→ **Stated task**
Wherever a line in the data below holds "with", copy that line.

→ **Data provided**

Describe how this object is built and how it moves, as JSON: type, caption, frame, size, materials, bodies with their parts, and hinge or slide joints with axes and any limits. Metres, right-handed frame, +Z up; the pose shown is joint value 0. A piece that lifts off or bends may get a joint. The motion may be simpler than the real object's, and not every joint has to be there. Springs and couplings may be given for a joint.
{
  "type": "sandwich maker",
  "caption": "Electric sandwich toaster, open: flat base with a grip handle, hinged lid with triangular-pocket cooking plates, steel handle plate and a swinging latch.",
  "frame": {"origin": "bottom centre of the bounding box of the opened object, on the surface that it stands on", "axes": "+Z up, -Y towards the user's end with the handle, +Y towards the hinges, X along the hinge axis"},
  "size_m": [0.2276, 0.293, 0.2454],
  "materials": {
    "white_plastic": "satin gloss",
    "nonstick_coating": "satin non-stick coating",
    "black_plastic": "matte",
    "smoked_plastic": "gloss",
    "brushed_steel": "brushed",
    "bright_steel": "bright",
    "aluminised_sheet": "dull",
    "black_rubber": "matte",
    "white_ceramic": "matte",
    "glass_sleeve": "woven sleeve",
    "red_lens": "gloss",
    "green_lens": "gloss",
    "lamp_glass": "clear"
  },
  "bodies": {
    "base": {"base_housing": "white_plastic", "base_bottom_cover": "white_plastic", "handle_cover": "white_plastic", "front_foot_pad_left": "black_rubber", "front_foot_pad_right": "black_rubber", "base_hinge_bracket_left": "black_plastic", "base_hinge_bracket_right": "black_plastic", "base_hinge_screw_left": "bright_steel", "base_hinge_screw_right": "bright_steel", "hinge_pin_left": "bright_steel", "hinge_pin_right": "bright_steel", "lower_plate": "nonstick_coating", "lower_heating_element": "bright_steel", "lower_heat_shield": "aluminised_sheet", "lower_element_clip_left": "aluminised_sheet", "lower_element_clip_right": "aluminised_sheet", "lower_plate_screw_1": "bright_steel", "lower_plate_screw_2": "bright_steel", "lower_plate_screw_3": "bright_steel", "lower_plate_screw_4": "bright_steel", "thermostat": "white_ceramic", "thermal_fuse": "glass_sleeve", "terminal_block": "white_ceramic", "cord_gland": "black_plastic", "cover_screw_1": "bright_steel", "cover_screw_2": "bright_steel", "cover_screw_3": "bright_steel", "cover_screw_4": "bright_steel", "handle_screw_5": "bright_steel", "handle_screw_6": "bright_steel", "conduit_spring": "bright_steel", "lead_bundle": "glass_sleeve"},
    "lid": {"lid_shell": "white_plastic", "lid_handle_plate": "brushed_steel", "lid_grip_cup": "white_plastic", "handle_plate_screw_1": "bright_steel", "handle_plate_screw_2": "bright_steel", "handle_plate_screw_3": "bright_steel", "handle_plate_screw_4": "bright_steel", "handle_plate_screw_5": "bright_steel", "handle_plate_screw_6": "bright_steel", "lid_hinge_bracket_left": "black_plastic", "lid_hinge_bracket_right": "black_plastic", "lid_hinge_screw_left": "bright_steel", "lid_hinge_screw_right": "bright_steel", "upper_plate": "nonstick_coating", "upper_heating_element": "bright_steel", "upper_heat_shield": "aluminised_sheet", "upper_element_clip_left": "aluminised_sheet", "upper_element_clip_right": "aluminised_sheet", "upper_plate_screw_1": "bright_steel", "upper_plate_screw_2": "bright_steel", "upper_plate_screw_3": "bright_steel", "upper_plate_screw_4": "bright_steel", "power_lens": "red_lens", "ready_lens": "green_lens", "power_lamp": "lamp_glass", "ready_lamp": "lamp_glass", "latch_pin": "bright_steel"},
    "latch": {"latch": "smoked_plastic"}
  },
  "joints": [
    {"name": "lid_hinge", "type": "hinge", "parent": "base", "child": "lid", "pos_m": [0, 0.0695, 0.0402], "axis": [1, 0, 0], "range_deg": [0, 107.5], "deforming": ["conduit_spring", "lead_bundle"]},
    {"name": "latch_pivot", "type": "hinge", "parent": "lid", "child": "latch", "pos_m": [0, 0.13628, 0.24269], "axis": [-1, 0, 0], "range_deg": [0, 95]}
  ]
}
==
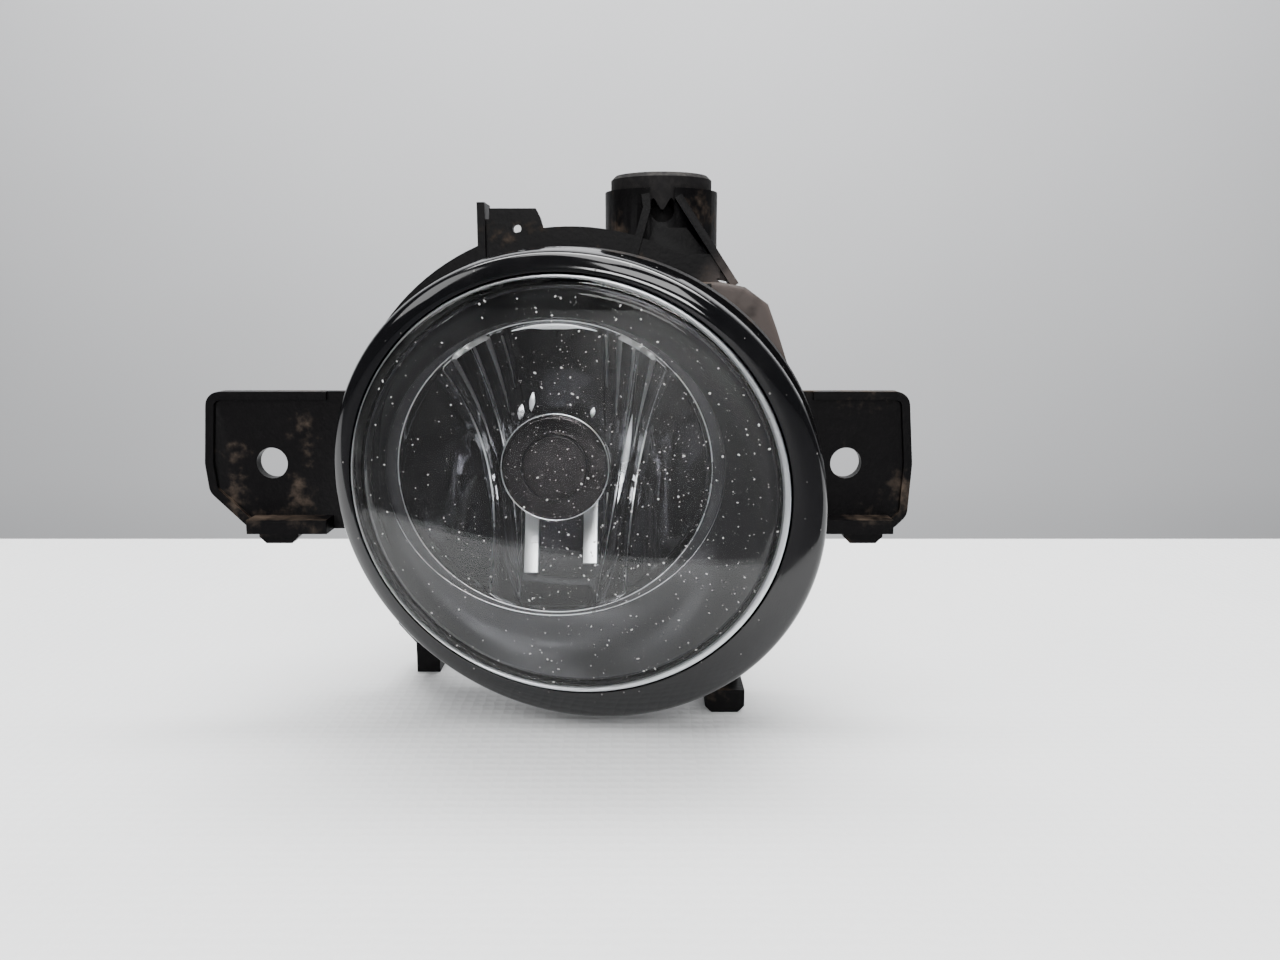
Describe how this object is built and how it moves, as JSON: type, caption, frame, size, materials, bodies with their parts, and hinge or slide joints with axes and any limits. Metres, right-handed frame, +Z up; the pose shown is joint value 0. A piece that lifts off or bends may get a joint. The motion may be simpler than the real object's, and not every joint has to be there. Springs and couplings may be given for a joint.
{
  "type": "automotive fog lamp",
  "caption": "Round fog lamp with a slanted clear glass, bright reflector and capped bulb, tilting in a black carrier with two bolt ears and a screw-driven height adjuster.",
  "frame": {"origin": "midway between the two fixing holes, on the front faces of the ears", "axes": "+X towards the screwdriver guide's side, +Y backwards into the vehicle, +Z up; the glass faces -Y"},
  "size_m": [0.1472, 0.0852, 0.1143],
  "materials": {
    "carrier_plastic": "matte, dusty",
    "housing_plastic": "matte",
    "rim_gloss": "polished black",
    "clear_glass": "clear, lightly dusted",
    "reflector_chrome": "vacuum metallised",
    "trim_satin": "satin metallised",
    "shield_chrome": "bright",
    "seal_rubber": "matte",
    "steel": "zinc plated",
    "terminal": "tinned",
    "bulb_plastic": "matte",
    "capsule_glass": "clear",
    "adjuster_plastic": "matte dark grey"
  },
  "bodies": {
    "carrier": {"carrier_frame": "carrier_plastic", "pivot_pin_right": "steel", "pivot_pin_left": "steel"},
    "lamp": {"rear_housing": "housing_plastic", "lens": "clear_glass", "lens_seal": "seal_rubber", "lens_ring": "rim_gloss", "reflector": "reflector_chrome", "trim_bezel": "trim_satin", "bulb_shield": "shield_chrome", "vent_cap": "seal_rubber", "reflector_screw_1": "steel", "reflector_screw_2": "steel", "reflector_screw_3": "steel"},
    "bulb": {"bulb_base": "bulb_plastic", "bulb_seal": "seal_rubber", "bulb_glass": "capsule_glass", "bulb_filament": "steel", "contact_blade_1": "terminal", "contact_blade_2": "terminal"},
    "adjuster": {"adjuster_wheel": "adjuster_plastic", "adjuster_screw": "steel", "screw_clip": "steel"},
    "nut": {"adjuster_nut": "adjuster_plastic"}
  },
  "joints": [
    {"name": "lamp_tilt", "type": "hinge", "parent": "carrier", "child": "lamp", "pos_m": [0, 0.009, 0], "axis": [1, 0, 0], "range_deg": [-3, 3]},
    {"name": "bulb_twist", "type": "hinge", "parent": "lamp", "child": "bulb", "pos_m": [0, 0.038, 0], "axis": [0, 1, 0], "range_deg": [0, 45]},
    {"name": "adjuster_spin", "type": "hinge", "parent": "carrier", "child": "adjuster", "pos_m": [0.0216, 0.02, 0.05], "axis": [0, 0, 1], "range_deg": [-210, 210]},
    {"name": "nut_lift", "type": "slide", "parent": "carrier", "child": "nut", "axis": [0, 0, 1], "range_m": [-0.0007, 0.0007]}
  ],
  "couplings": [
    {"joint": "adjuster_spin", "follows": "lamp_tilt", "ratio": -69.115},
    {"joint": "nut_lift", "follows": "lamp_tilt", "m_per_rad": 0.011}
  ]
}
* * *
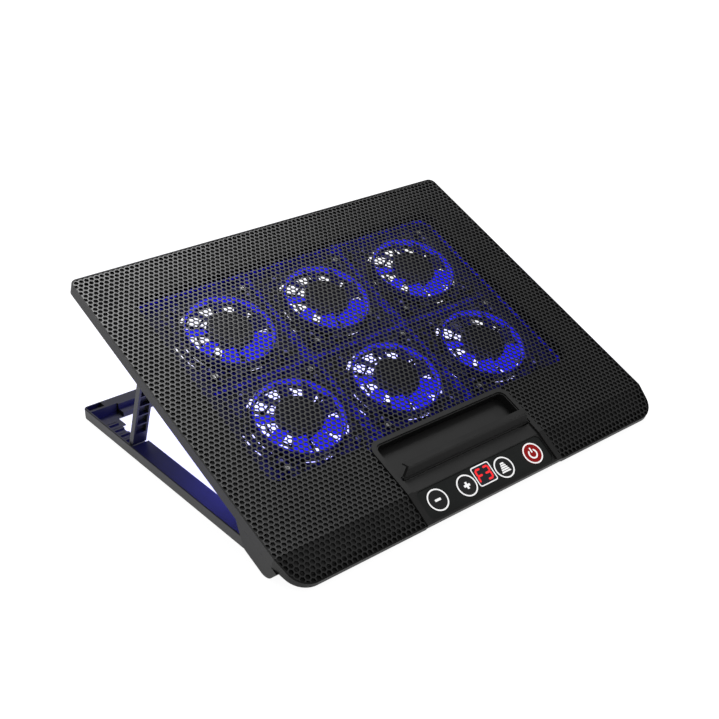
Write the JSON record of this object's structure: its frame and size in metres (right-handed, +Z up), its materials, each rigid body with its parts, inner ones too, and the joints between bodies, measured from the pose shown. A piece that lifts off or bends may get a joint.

→ **Right answer**
Describe how this object is built and how it moves, as JSON: type, caption, frame, size, materials, bodies with their parts, and hinge or slide joints with axes and any limits. Metres, right-handed frame, +Z up; the pose shown is joint value 0. A piece that lifts off or bends may get a joint. The motion may be simpler than the real object's, and not every joint has to be there. Springs and couplings may be given for a joint.
  "caption": "Electric sandwich toaster, open: flat base with a grip handle, hinged lid with triangular-pocket cooking plates, steel handle plate and a swinging latch.",
  "frame": {"origin": "bottom centre of the bounding box of the opened object, on the surface that it stands on", "axes": "+Z up, -Y towards the user's end with the handle, +Y towards the hinges, X along the hinge axis"},
Describe how this object is built and how it moves, as JSON: type, caption, frame, size, materials, bodies with their parts, and hinge or slide joints with axes and any limits. Metres, right-handed frame, +Z up; the pose shown is joint value 0. A piece that lifts off or bends may get a joint. The motion may be simpler than the real object's, and not every joint has to be there. Springs and couplings may be given for a joint.
  "caption": "Round fog lamp with a slanted clear glass, bright reflector and capped bulb, tilting in a black carrier with two bolt ears and a screw-driven height adjuster.",
Write the JSON record of this object's structure: its frame and size in metres (right-handed, +Z up), its materials, each rigid body with its parts, inner ones too, and the joints between bodies, measured from the pose shown. A piece that lifts off or bends may get a joint.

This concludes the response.